Stop after the line with "const STACK = 2": repeat exactly every line before it, beginning with the first, and that line itself.

-- BEGIN Data lines --

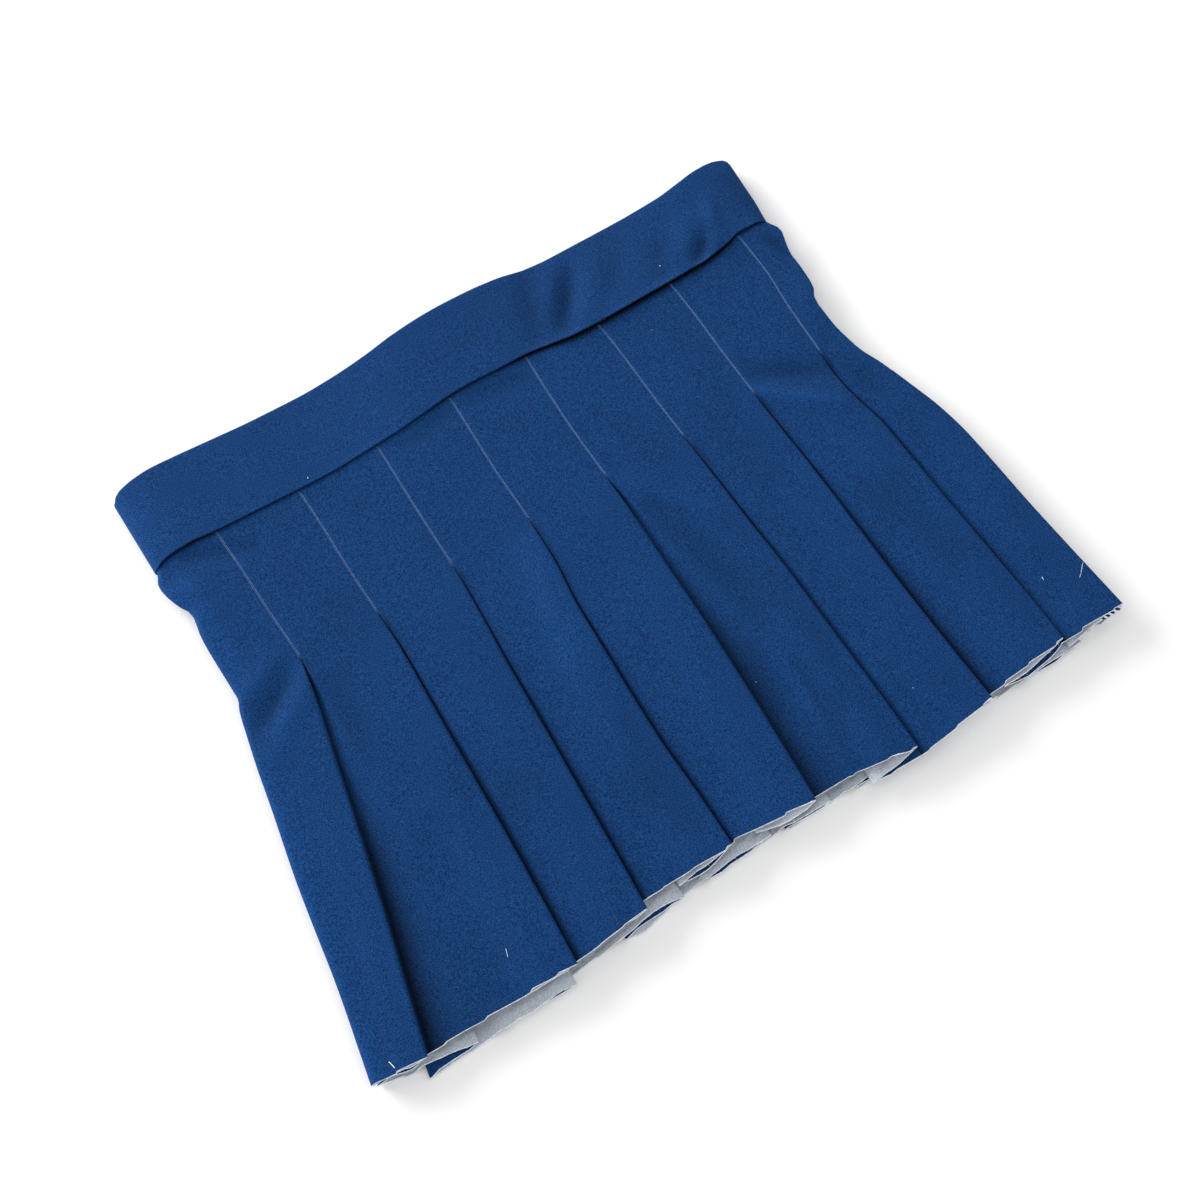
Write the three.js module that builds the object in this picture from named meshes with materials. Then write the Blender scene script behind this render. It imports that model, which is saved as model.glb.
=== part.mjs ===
// A knife-pleated tennis skirt laid flat, front up: a folded waistband loop, a front panel and a back panel.
// Millimetres. X runs across the waist, +Y towards the waistband, Z up from the surface that it lies on.
import * as THREE from 'three';

// Cloth
const CLOTH = 1.1; // thickness of the knit
const AIR = 0.35; // between two layers that lie on each other
const LAYER = CLOTH + AIR;
const SEAM_GAP = 0.3; // between two pieces at a seam
const LAYERS_A_PANEL = 3; // visible, return and underlay
const STACK = 2 * LAYERS_A_PANEL * LAYER - AIR; // height of both panels, pleated and laid on each other

// Skirt panels
const LENGTH = 245; // waist seam to hem
const STITCHED = 72; // length of the stitching that holds each pleat down
const UNDERLAY = 20; // depth of a pleat while it is stitched down
const SIDE_SEAM_IN = 6; // side seams lie this far in from the front's edges
const BACK_INSET = 2.5; // the back's edges lie this far inside the front's
const STITCHED_STEP = 1.75; // width of the steep step from one stitched panel up to the next
const STEP_PAST_FOLD = 0.1; // while stitched, the step starts this far past the fold beside it
const STEP_UNDER_FOLD = 0.4; // and once open, this far under it
const STEP_CLEARANCE = 2; // an open step ends this far before the next pleat's underlay
const OPENED_OVER = 90; // length below the stitching over which the steps widen
const EDGE_CLEARANCE = 2.8; // an underlay stays this far inside the rolled left edge
const FOLD_SWING = 1.1; // power of the folds' drift from the stitching to the hem

// Waistband
const BAND_WALL = 2.6; // folded knit with elastic inside
const BAND_FRONT_TOP = 9.1; // height of its front face at the waist seam
const BAND_RIGHT_FLARE = 3.2; // its right edge leans out by this much at the top
const BAND_LEFT_FLARE = 0.5;

const HALF = CLOTH / 2;
const FOLD_RADIUS = LAYER / 2;
// A fold is a turn in two straight steps, so its tip reaches this far past the turn's centre.
const FOLD_REACH = FOLD_RADIUS + HALF * Math.SQRT2;
const SIDE_ROLL_STEPS = 3;

// The waist seam isn't straight. At each front pleat's fold: how far the seam strays up or down, where the band's top
// edge is, and how high that edge stands.
const WAIST = [
  { x: -164, seam: -2.8, top: 42.5, topHeight: 8.2 },
  { x: -132, seam: -0.2, top: 46.4, topHeight: 8.7 },
  { x: -91.5, seam: -1.2, top: 44.7, topHeight: 8.1 },
  { x: -51, seam: -1.2, top: 43.6, topHeight: 6.9 },
  { x: -10.5, seam: 2.5, top: 46.1, topHeight: 8.8 },
  { x: 30.5, seam: 1.8, top: 45.9, topHeight: 8.9 },
  { x: 69, seam: -2.9, top: 44.4, topHeight: 6.9 },
  { x: 109, seam: -2.4, top: 43.7, topHeight: 7.1 },
  { x: 149.5, seam: 2.4, top: 46.3, topHeight: 8.9 },
  { x: 167.5, seam: 2.2, top: 43.2, topHeight: 8.2 },
];
// The back's waist seam is straight between its first and last pleat, and meets the front's at the sides.
const BACK_WAIST = [
  { x: -164, seam: -2.8 },
  { x: -145, seam: -1.3 },
  { x: 140, seam: 1.2 },
  { x: 158, seam: 2.3 },
  { x: 167.5, seam: 2.2 },
];

// Sections of the front panel by their distance below the waist seam: its two edges, and how far a fold stands up.
const FRONT_SECTIONS = [
  { below: 0, left: -164.4, right: 167.8, tilt: 0 },
  { below: 2.5, left: -165.2, right: 170.0, tilt: 0 },
  { below: 6, left: -166.4, right: 170.3, tilt: 0 },
  { below: 13, left: -166.0, right: 168.4, tilt: 0 },
  { below: 21, left: -163.3, right: 167.2, tilt: 0 },
  { below: 28, left: -160.5, right: 166.9, tilt: 0 },
  { below: 40, left: -162.4, right: 165.0, tilt: 0 },
  { below: 48, left: -162.7, right: 161.8, tilt: 0 },
  { below: 60, left: -162.8, right: 161.7, tilt: 0 },
  { below: 72, left: -162.3, right: 163.2, tilt: 0.1 },
  { below: 78, left: -164.4, right: 165.4, tilt: 0.2 },
  { below: 90, left: -167.4, right: 169.8, tilt: 0.4 },
  { below: 124, left: -173.7, right: 177.3, tilt: 0.8 },
  { below: 156, left: -178.9, right: 180.6, tilt: 1.1 },
  { below: 200, left: -187.0, right: 183.2, tilt: 1.4 },
  { below: 245, left: -195.6, right: 186.8, tilt: 1.6 },
];

// Pleats from left to right, the last at the panel's right edge: where the fold is while stitched and at the hem, and
// how deep the pleat is at the hem; the panel's length at the fold, at the hidden inner fold and where the next panel
// comes out; and how far the face stands off the layers under it.
const FRONT_PLEATS = [
  { stitched: -132, hem: -171, depth: 16, length: 246.6, innerLength: 244.3, nextLength: 245.8, gape: 0.3 },
  { stitched: -91.5, hem: -102, depth: 30, length: 247.7, innerLength: 246.0, nextLength: 247.0, gape: 0.9 },
  { stitched: -51, hem: -65, depth: 28, length: 244.1, innerLength: 245.0, nextLength: 242.7, gape: 0.7 },
  { stitched: -10.5, hem: -20, depth: 28, length: 241.0, innerLength: 242.9, nextLength: 239.9, gape: 1.2 },
  { stitched: 30.5, hem: 20, depth: 29, length: 244.1, innerLength: 241.9, nextLength: 243.1, gape: 0.8 },
  { stitched: 69, hem: 70, depth: 25, length: 248.2, innerLength: 250.6, nextLength: 250.2, gape: 1.8 },
  { stitched: 109, hem: 110, depth: 30, length: 248.3, innerLength: 247.5, nextLength: 246.0, gape: 0.3 },
  { stitched: 149.5, hem: 153, depth: 34, length: 243.3, innerLength: 246.5, nextLength: 243.9, gape: 0.9 },
  { stitched: null, hem: null, depth: 31, length: 244.5, innerLength: 247.3, nextLength: 244.5, gape: 0.6 },
];
const LEFT_SEAM_LENGTH = 244;
const RIGHT_SEAM_LENGTH = 244.5;
const SIDE_DEPTH = 9.5; // depth of the fold at the side while the others are stitched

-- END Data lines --

→ Exercise response:
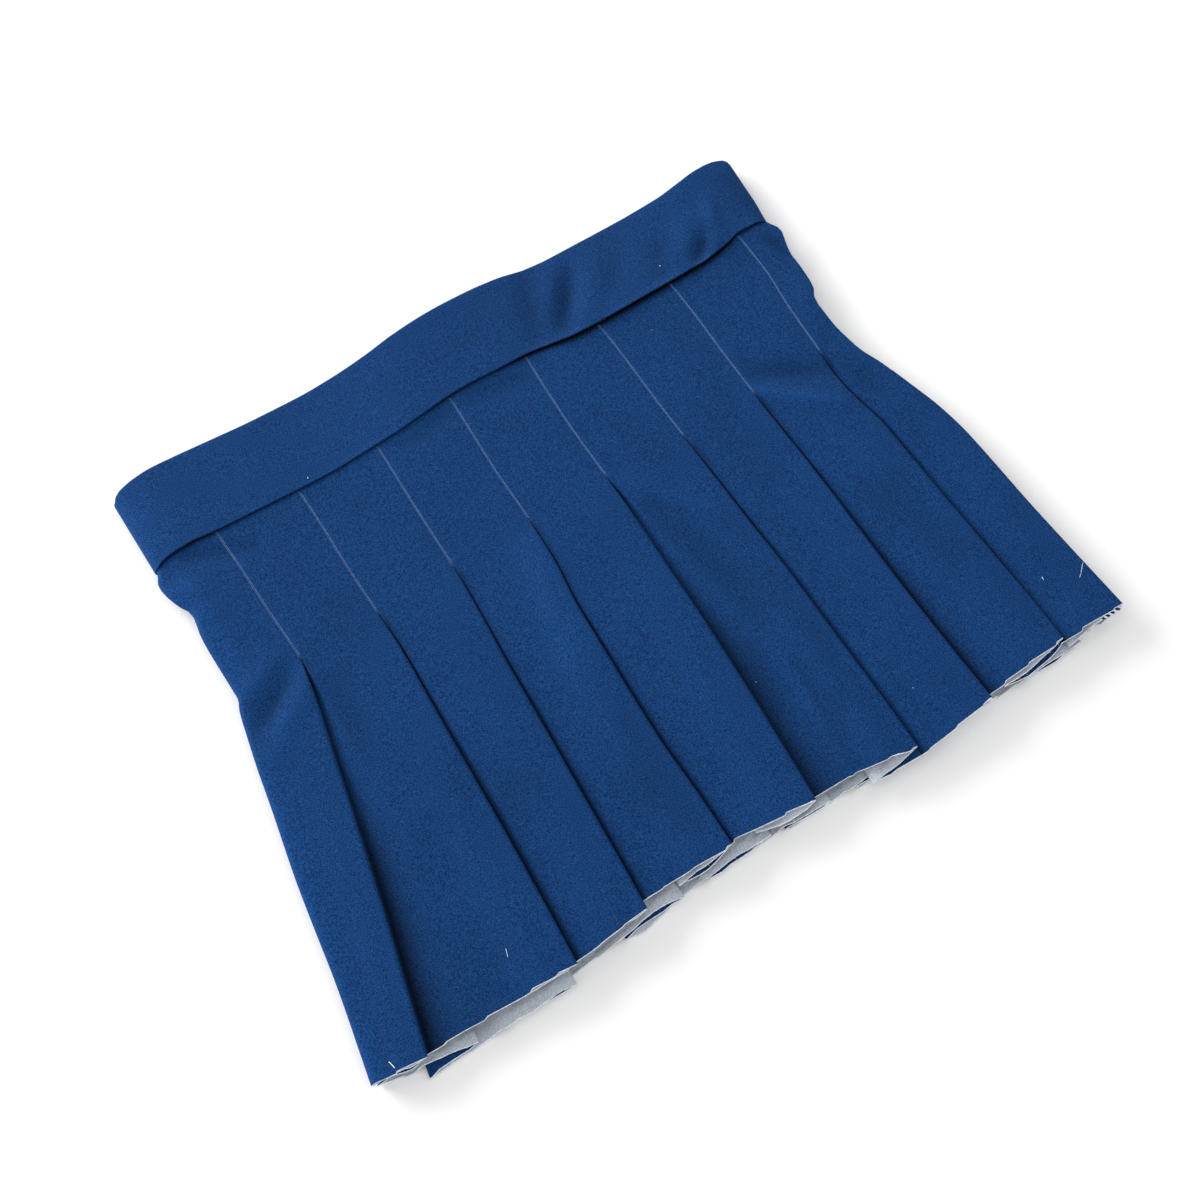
Write the three.js module that builds the object in this picture from named meshes with materials. Then write the Blender scene script behind this render. It imports that model, which is saved as model.glb.
=== part.mjs ===
// A knife-pleated tennis skirt laid flat, front up: a folded waistband loop, a front panel and a back panel.
// Millimetres. X runs across the waist, +Y towards the waistband, Z up from the surface that it lies on.
import * as THREE from 'three';

// Cloth
const CLOTH = 1.1; // thickness of the knit
const AIR = 0.35; // between two layers that lie on each other
const LAYER = CLOTH + AIR;
const SEAM_GAP = 0.3; // between two pieces at a seam
const LAYERS_A_PANEL = 3; // visible, return and underlay
const STACK = 2 * LAYERS_A_PANEL * LAYER - AIR; // height of both panels, pleated and laid on each other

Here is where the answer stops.